What Do You Call That Thing? A Rose?
"…I am deterred by the knowledge that conservatives, under the stress of our times, have had to invite all kinds of people into their ranks to help with the job at hand, and…to treat such people not as janissaries, but as equals; and so, empirically, it becomes difficult to see behind the khaki, to know surely whether that is a conservative over there doing what needs to be done, or a radical, or merely a noisemaker, or pyrotechnician."
William F. Buckley, in 1963, as quoted in The Death of Conservatism, Sam Tanenhaus, Random House, 2009.
Buckley's quote could have been written last week rather than 46 years ago! In Sam Tanenhaus' excellent and deeply considered book (above), he differentiates between Classical Conservatism (CC) that seeks to conserve what is important about government and correct what needs correcting, and Movement Conservatism (MC), which ignores everything but its ideology.
In CC, the law of politics is that the majority must be heard and that leaders must lead them pragmatically. That is why pragmatists are seen as "flip-floppers" (a ridiculous phrase that grates on my ears) over the course of a long political career; they understand that they are elected as representatives of the people, and when their constituency changes, they must follow to lead. This is not crass politics, but truly reflects representative government, and has been deeply considered and discussed by scholars since before the American Revolution.
CC also employs the other part of the equation: it demands we assist the lower strata of society who need the kind of social programs often equated with liberal administrations in America. What service does government provide to the rich, after all (although the greed of unregulated corporate management is certainly related to acquisitiveness)? It's this second feature of CC that moderates the first—a majority of a minority of people (whites in the antebellum South) can want to continue such institutions as slavery, but there is no way to pursue such an institution as both a pragmatist and as a social programmer—health care for slaves does not liberate them, and perpetuates their enslavement!
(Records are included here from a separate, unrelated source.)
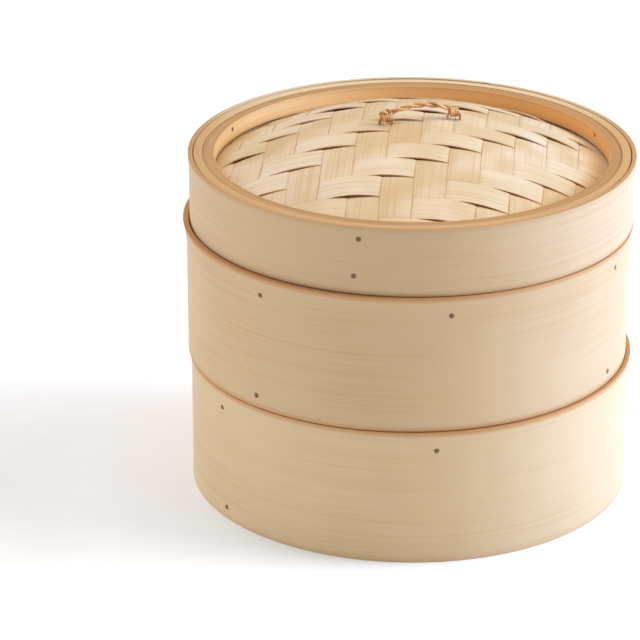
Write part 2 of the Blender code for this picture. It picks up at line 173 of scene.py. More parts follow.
class Finish(Graph):
    """A material under construction, with its Principled shader."""

    def __init__(self, name):
        self.material = bpy.data.materials.new(name)
        self.material.use_nodes = True
        super().__init__(self.material.node_tree)
        self.shader = self.tree.nodes["Principled BSDF"]

    def place(self):
        """Object coordinates, in metres."""
        return self.make("ShaderNodeTexCoord", {}, {}, "Object")

    def stretched(self, scale, turn=0.0):
        """Object coordinates turned about +Z and stretched, to draw grain along a direction."""
        turned = self.make(
            "ShaderNodeMapping",
            {"vector_type": "POINT"},
            {"Vector": self.place(), "Rotation": (0.0, 0.0, turn)},
        )
        return self.vector("MULTIPLY", turned, scale)

    def reach(self):
        """Distance from the upright axis through the origin."""
        flat = self.vector("MULTIPLY", self.place(), (1.0, 1.0, 0.0))
        return self.make("ShaderNodeVectorMath", {"operation": "LENGTH"}, {0: flat}, "Value")

    def noise(self, vector, detail=3.0):
        """Smooth noise, about 0.5 on average."""
        return self.make(
            "ShaderNodeTexNoise",
            {"noise_dimensions": "3D"},
            {"Vector": vector, "Scale": 1.0, "Detail": detail, "Roughness": NOISE_ROUGHNESS},
        )

    def attribute(self, name):
        """A number stored on the piece's own vertices."""
        return self.make(
            "ShaderNodeAttribute",
            {"attribute_type": "GEOMETRY", "attribute_name": name},
            {},
            "Fac",
        )

    def mix(self, share, first, second):
        """Mix two colours."""
        return self.make(
            "ShaderNodeMix",
            {"data_type": "RGBA", "blend_type": "MIX", "clamp_factor": True},
            {0: share, 6: first, 7: second},
            2,
        )

    def ramp(self, value, stops):
        """A colour ramp."""
        return self.make("ShaderNodeValToRGB", {"stops": stops}, {"Fac": value}, "Color")

    def between(self, value, low, high):
        """0 below low, 1 above high, smooth in between."""
        return self.make(
            "ShaderNodeMapRange",
            {"interpolation_type": "SMOOTHSTEP"},
            {"Value": value, "From Min": low, "From Max": high},
        )

    def bump(self, height, distance):
        """A bump from a height from 0 to 1, distance metres deep."""
        return self.make(
            "ShaderNodeBump", {}, {"Height": height, "Distance": distance, "Strength": 1.0}
        )

    def wear(self, colour, roughness, normal, gloss=0.5):
        """Set how glossy the surface is and feed the three things that vary over it."""
        self.shader.inputs["Specular IOR Level"].default_value = gloss
        self.feed(self.shader.inputs["Base Color"], colour)
        self.feed(self.shader.inputs["Roughness"], roughness)
        self.feed(self.shader.inputs["Normal"], normal)
        return self.material


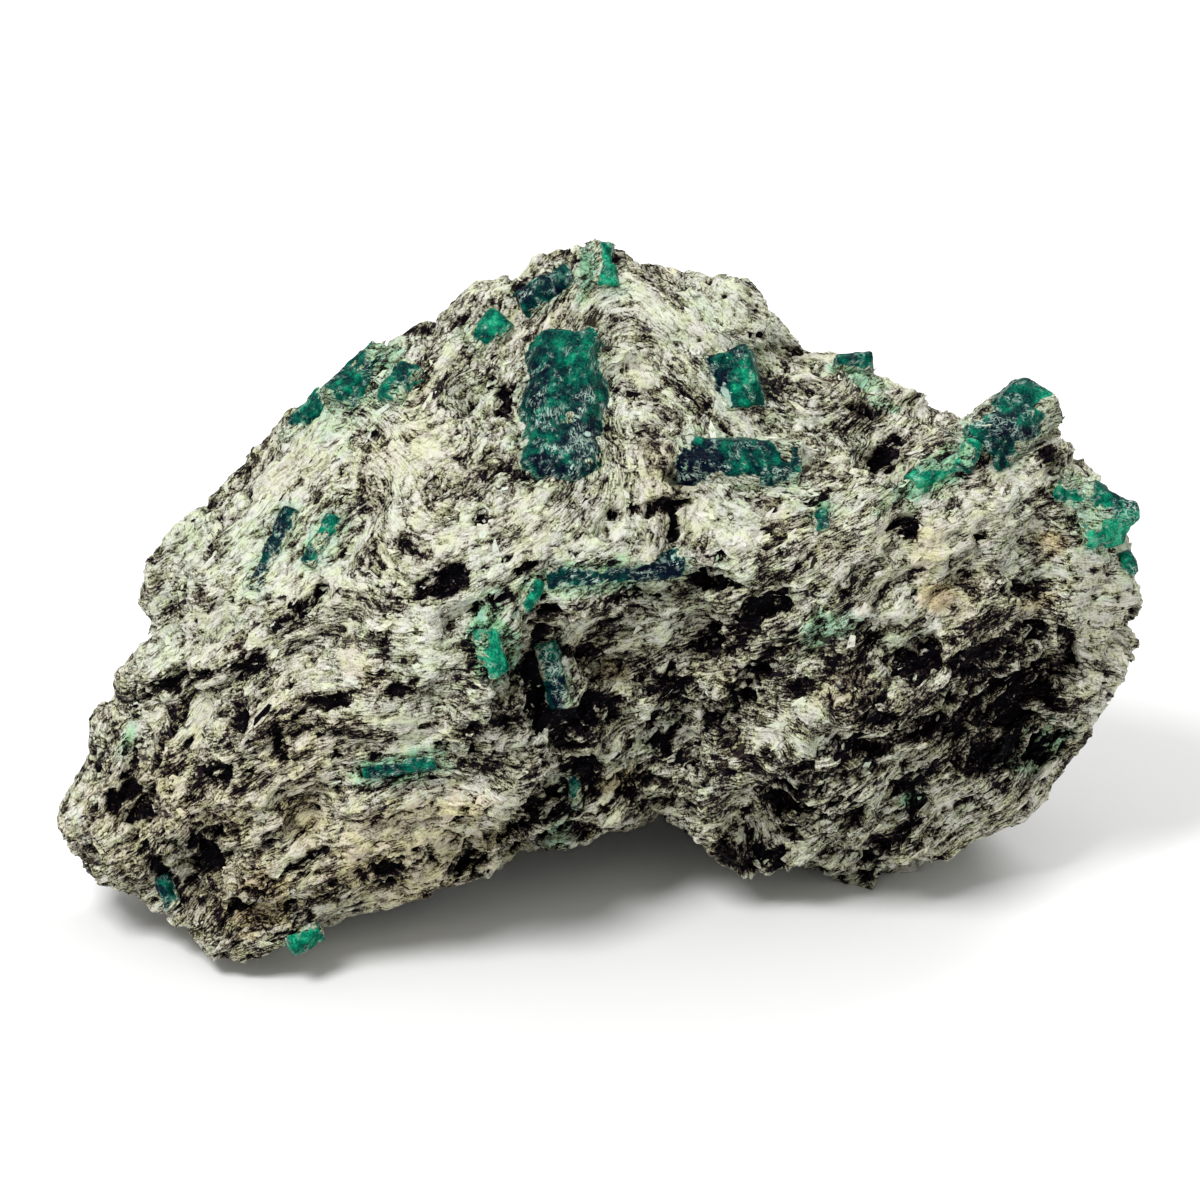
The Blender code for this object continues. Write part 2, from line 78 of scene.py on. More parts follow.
# Which way the mica layers run, zone by zone: (across, rise, degrees anticlockwise from the right)
GRAIN = [
    (-28, 38, 45),  # the long western slope
    (-36, 26, 45),  # its lower end
    (-7, 54, 40),  # the crest, left of the peak
    (9, 54, -35),  # the slope right of the peak
    (12, 43, -45),  # between the great prism and the twins
    (-6, 36, 25),  # the shelf below the great prism
    (14, 33, 45),  # below the twins
    (24, 45, 25),  # the saddle in front of the horn
    (33, 38, 0),  # the eastern shoulder
    (42, 30, -20),  # the eastern rim
    (31, 23, 35),  # the black eastern belt
    (28, 12, 40),  # the eastern underside
    (3, 22, 35),  # the black vein
    (-17, 25, 0),  # the western belly
    (-24, 14, 30),  # the western lower face
    (-39, 13, 50),  # the western end
    (-20, 5, 15),  # the western lower lip
]
GRAIN_REACH = 5.5  # how far a zone's direction is felt
LAYER_DIP = 0.45  # how much the layers also face the viewer

# Patches of the face: middle, half length and half width in millimetres, turn in degrees, strength
Patch = namedtuple("Patch", "across rise length width turn strength", defaults=(1.0,))


def patch_list(*rows):
    return [Patch(*row) for row in rows]


# Black biotite lies bare here
DARK = patch_list(
    (-35, 23.8, 2.9, 0.55, 18), (-28.8, 25.3, 1.3, 1, 30), (-22.5, 22.3, 1.7, 0.65, -5),
    (-29.5, 21, 1.3, 0.6, 85), (-26.3, 18.9, 1.6, 0.4, -75), (-32, 16.6, 1.7, 0.9, 20),
    (-38.6, 14.1, 1.7, 1.3, 10, 1.2), (-32.1, 10.3, 1.9, 1.6, 70, 1.2), (-29.2, 5.9, 1.2, 0.8, 20),
    (-35.8, 7.7, 2.2, 0.65, -50), (-17.5, 8, 1.4, 0.9, 20), (-14.2, 9.7, 0.95, 0.6, 0),
    (-10.5, 8.7, 1.3, 1.1, 60), (-15.8, 23.5, 1.4, 0.6, 10), (-12.9, 32.2, 2.1, 1, 20),
    (-10.4, 20, 0.9, 0.8, 0), (-5.2, 33.2, 1.7, 0.6, 5), (-4.3, 28.7, 1.7, 1.2, -70),
    (-4.7, 23.5, 3, 1.6, -85, 1.3), (-2.6, 19.6, 3.2, 1.2, -76, 1.3), (-0.8, 16.3, 1.6, 1.1, -80),
    (-4.6, 13, 3.6, 1.4, 40, 1.2), (0.2, 21.8, 1.5, 1.4, 0), (5.8, 23.3, 1.8, 1.5, 60),
    (5.5, 20.2, 2.5, 1.1, 82, 1.2), (3.8, 15.3, 1.6, 0.8, 15), (9.3, 32.3, 1.7, 0.7, -10),
    (13.5, 30.3, 2, 1, 25), (11.3, 28, 2.2, 1, 40), (13.5, 25.5, 2.7, 0.7, 42),
    (10.7, 22.5, 2.5, 0.95, 35), (16.7, 23.5, 1.1, 0.7, 10), (12.1, 9, 3.2, 1.8, -12, 1.3),
    (20.5, 17.7, 2.7, 1.5, 20, 1.3), (17.2, 16.3, 2.3, 0.8, 35), (23.3, 20.8, 2, 0.7, -15),
    (26, 26, 2.2, 1.3, -10, 1.3), (22.5, 27.5, 1.1, 0.8, 0), (32.1, 25.8, 2.8, 1.2, 22),
    (33.3, 22.4, 4.2, 2.4, 15, 1.3), (35.8, 28.3, 1.3, 0.8, 0), (38.8, 27.4, 1.7, 0.7, -75),
    (27.1, 20.2, 1.9, 0.8, 20), (33.3, 18, 4, 1.3, 20, 1.3), (37.3, 18.5, 1.9, 1.1, 30, 1.2),
    (24.3, 11, 3.9, 0.9, 49, 1.3), (26, 15.3, 1.6, 1.1, 0, 1.2), (20.2, 12.7, 1.8, 1.2, 30),
    (15.4, 14.5, 1.8, 1.1, 30, 0.7), (23.8, 43, 1.9, 0.9, 60), (22.2, 46.6, 1.7, 0.5, -10),
    (35, 31.5, 1.7, 0.6, -5), (4.6, 38.3, 2.8, 0.6, 8, 0.7), (-7.9, 47, 1.3, 0.6, 85, 0.8),
    (25.4, 36.6, 0.9, 0.9, 0, 0.8), (16.3, 51.9, 2.2, 0.35, 0), (-24.6, 30.3, 2.6, 0.55, 42),
    (-1.9, 26.5, 2, 0.5, -6), (-7.2, 21.2, 1, 0.5, 10), (-5.5, 32.9, 0.7, 0.9, 0),
    (-8.3, 30.6, 1.5, 0.45, 12), (3.1, 31.2, 1.7, 0.5, 15), (8.8, 27.6, 1.2, 0.45, 38),
    (-5.6, 23.2, 0.5, 1.3, 0), (-10.4, 19.2, 0.4, 1.2, 0), (-5.1, 27.6, 0.7, 1.2, 30),
    (-3.2, 20.8, 1.6, 0.9, -75, 1.3), (-2.2, 17.6, 1.8, 0.9, -78, 1.3), (-2.2, 14.2, 2, 0.8, -85, 1.2),
)
# Quartz and the palest mica
PALE = patch_list(
    (-11.7, 36.8, 2.2, 1.5, 30), (-3.8, 35.1, 2.2, 1.1, 5), (11.5, 35.3, 2.1, 1.5, 20),
    (-10, 30.5, 1.2, 1, 0), (-15, 29.3, 1.8, 1.1, 10), (-24.8, 24.5, 2, 1.2, 15),
    (-19.6, 25.5, 1.8, 1.2, -30), (-14.8, 19.5, 2.1, 1.3, 20), (19.8, 23.5, 2.3, 0.9, 22),
    (27.1, 34.9, 2.8, 1.2, 85), (27.7, 30.7, 1.3, 1, 0), (35.8, 41.2, 2.8, 1.1, -15),
    (-32.5, 20.2, 1.8, 1.2, 70), (3.3, 27, 1.7, 1, 0), (14.2, 20.3, 2.5, 1, 40), (20, 51, 3, 0.8, -12),
    (2, 49, 1.2, 4, 0, 0.5), (-1.4, 56.6, 0.8, 2.2, -8, 1.4),
)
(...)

In sharp contrast are the MC adherents. We see them every day on Fox News; hear them on Talk Radio, and at Congressional press conferences. They are wedded to an ideology that demonstrates that they care neither about the economic engine of American society (these were the representatives and commentators who were against the financial bailout despite the absolute need to deploy it to continue to have a functioning society), nor do they care about the public ("No" on any Health Care Reform proposal that increases the budget, the bureaucracy, or contains a "public option").
The MC wants to shrink government, as is the case with Ron Paul and other Libertarians, while remaining oblivious to the fact that government employs millions of people who, in the end, do render important services. Have we asked ourselves what the MCs vision of a small government is? Do you think we have unemployment problems today, or that the States could support the full cost of their operating programs on their budgets, alone? This contrasts the CC, who may not have wanted a government as big as the one they have, but recognize that most of it renders important services. Theirs is the path of improvement, not destruction.
William Buckley's quote reflects the trouble with modern conservatism: that in order to get more people into the fold, they have given full membership to fools and fundamentalists, which is why the level of conservative discourse is so low, and why the breadth of conservative opinion is so narrow. The brains of CC have not found a home among the ideologues of MC.
Glenn Beck and Rush Limbaugh, ably assisted by Bobby Jhindal (as a representative of MC at the gubernatorial level) and the likes of Newt Gingrich's left-behinds in Congress, have emerged as the MC voices of record. Arlen Specter, a CC, woke up one morning and found that he was far more at home in Obama's Democratic Party than he was in Bohner's Republican Party. That leads to the real point of this note on conservatism.
By the standards established herein, I am a conservative of the classical kind. I believe in using the resources of the central government to provide needed services to the American People. I believe that we need to conserve what is right about our governmental practices—both domestically and in the context of foreign policy—and change what is wrong. I believe that the gulf between the rich and the poor needs to be narrowed, and I believe that ideology puts constraints on problem-solving and other creative functions. These could not be further from the beliefs held by Movement Conservatives, and represent a measuring tool by which I can define myself.
Supporting the current administration's agenda is, in some sense, the operational definition of a liberal of whatever stripe. If, by comparison to the fools lording over the GOP's worst nature, I am reclassified as a classical conservative rather than a liberal, so be it. The label means nothing to me.
I believe that President Obama believes exactly the same things as I do, which makes him a classical conservative too. Live with it!